歯周病にかかる犬の割合が年々増えてきています。歯肉がおかされて歯周病にかかると、食べることが不自由になるだけでなく、最悪の場合は細菌が全身に及ぶこともあります。
原因
歯周病は、歯のまわりにある歯肉(歯茎)に炎症が起こる病気です。歯肉の炎症は、付着した歯垢がもとでおこります。歯垢の中には、口の中で繁殖した細菌が大量に存在し、これらが歯肉を刺激することで炎症を起こします。
歯垢はやがて歯石になります。歯石が歯と歯肉の間の溝に沈着すると、溝がどんどん深くなり、歯周ポケットというすき間ができます。このすき間もまた細菌
まの絶好のすみかになります。進行するとここに膿がたまり、いわゆる歯槽膿漏という状態になります。
歯肉の炎症が進むと歯肉が痩せていきます。さらには歯を支えている歯槽骨までもがやせ細っていきます。歯がぐらついたり抜けたりするのはこのためです。
歯周病は、糖尿病にかかったり、ホルモンバランスが崩れているとき、栄養状態が悪い時などにかかりやすくなります。
症状
歯周病の初期症状は、歯肉がはれたり、歯肉からの出血が起こる歯肉炎と呼ばれる段階です。この状態では、なかなか気づくことはむずかしく、実際に歯周病を発見できるのは次のような症状があらわれた時です。
◆口臭が強くなる
◆腐敗臭がする
◆歯が茶色に変色する
◆食餌に時間がかかり、食欲が無いように見える
◆歯が以前よりも細長くなったように見える
口臭が強くなったり腐敗臭がするのは、歯肉に膿がたまっているためです。

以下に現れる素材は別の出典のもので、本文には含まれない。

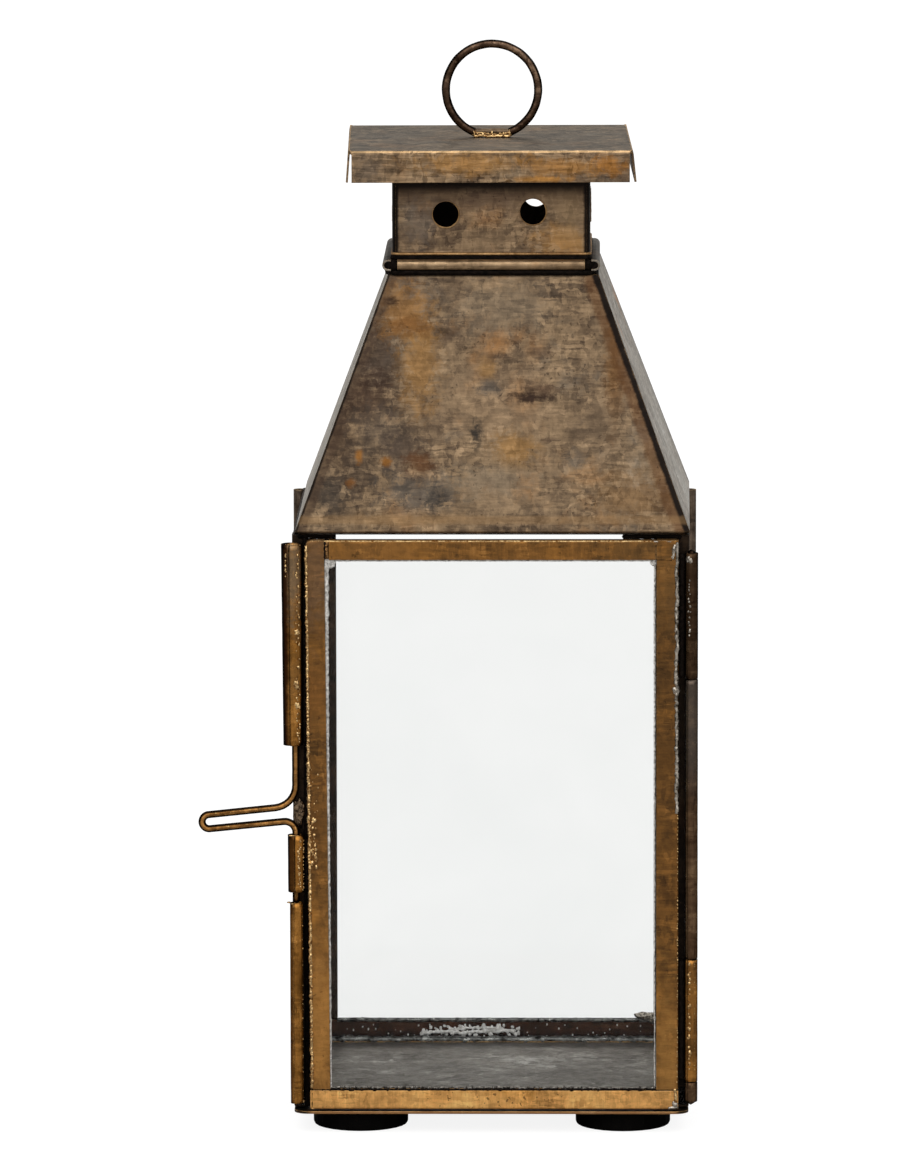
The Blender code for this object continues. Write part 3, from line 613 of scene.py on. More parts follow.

食餌に時間がかかるのは、歯が痛かったり歯がぐらついたりして食べづらいためです。
また、歯が細長くなったように見えるのは、歯周病が進行して歯肉が萎縮し、下がってしまったのが原因です。歯の根元が見えたり歯がぐらついたりするのは、歯周病がかなり進行している証拠です。

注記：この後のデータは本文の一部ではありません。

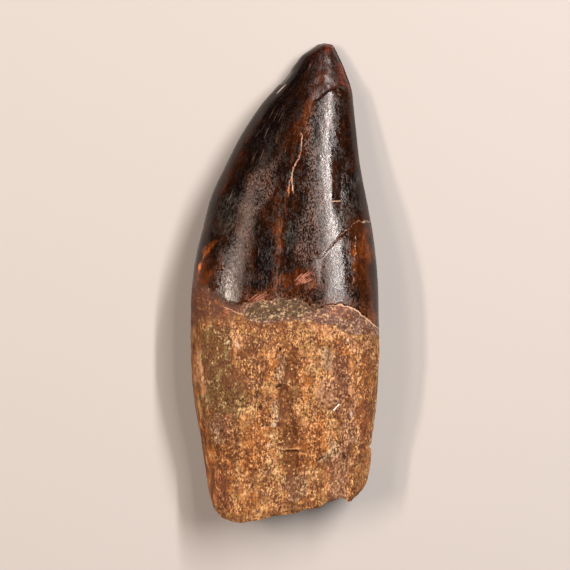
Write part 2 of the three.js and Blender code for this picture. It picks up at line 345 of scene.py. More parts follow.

さらに進行すると、目の下あたりから、たまった膿が出てくることもあります。
怖いのは、歯周病を長期間放置すると、全身が細菌におかされ、ほかの複数の病気を引き起こすことです。
治療
歯肉の炎症でおさまっているうちに、歯垢や歯石の除去を行い、歯周ポケットにたまった膿などを取り除きます。その後、抗生物質などを投与します。ぐらついている歯も、なるべく残すように治療することが望ましいですが、目の下から膿が出るほど進行していれば抜歯のやむを得ません。
予防に欠かせないプラークコントロール
素人が歯石を除去するのはとても困難です。そこで大切なのは、歯石になる前の、歯垢(プラーク)の段階で除去することです。これをプラーク・コントロールと言います。
プラークコントロールの基本は歯磨きです。歯磨きの習慣は、子犬の時からしつけて習慣づけることが大切です。成犬になってからでは嫌がってブラッシングを拒みます。嫌がるようであれば、最初は指で歯に触ることで徐々に慣らしていきます。
慣れてきたら、水で濡らしたガーゼを指に巻き、歯の表面をこすります。これにも慣れたら歯ブラシに替えて歯磨きを行います。
人間の子供用歯ブラシを使い、歯肉に垂直に歯ブラシをあてて、円を描くようにして磨きます。歯磨き粉は必要ありません。また、歯ブラシは強く押し当てず、なでる程度の力で十分です。
さらに、半年に一度は、獣医さんに歯石の除去をしてもらいましょう。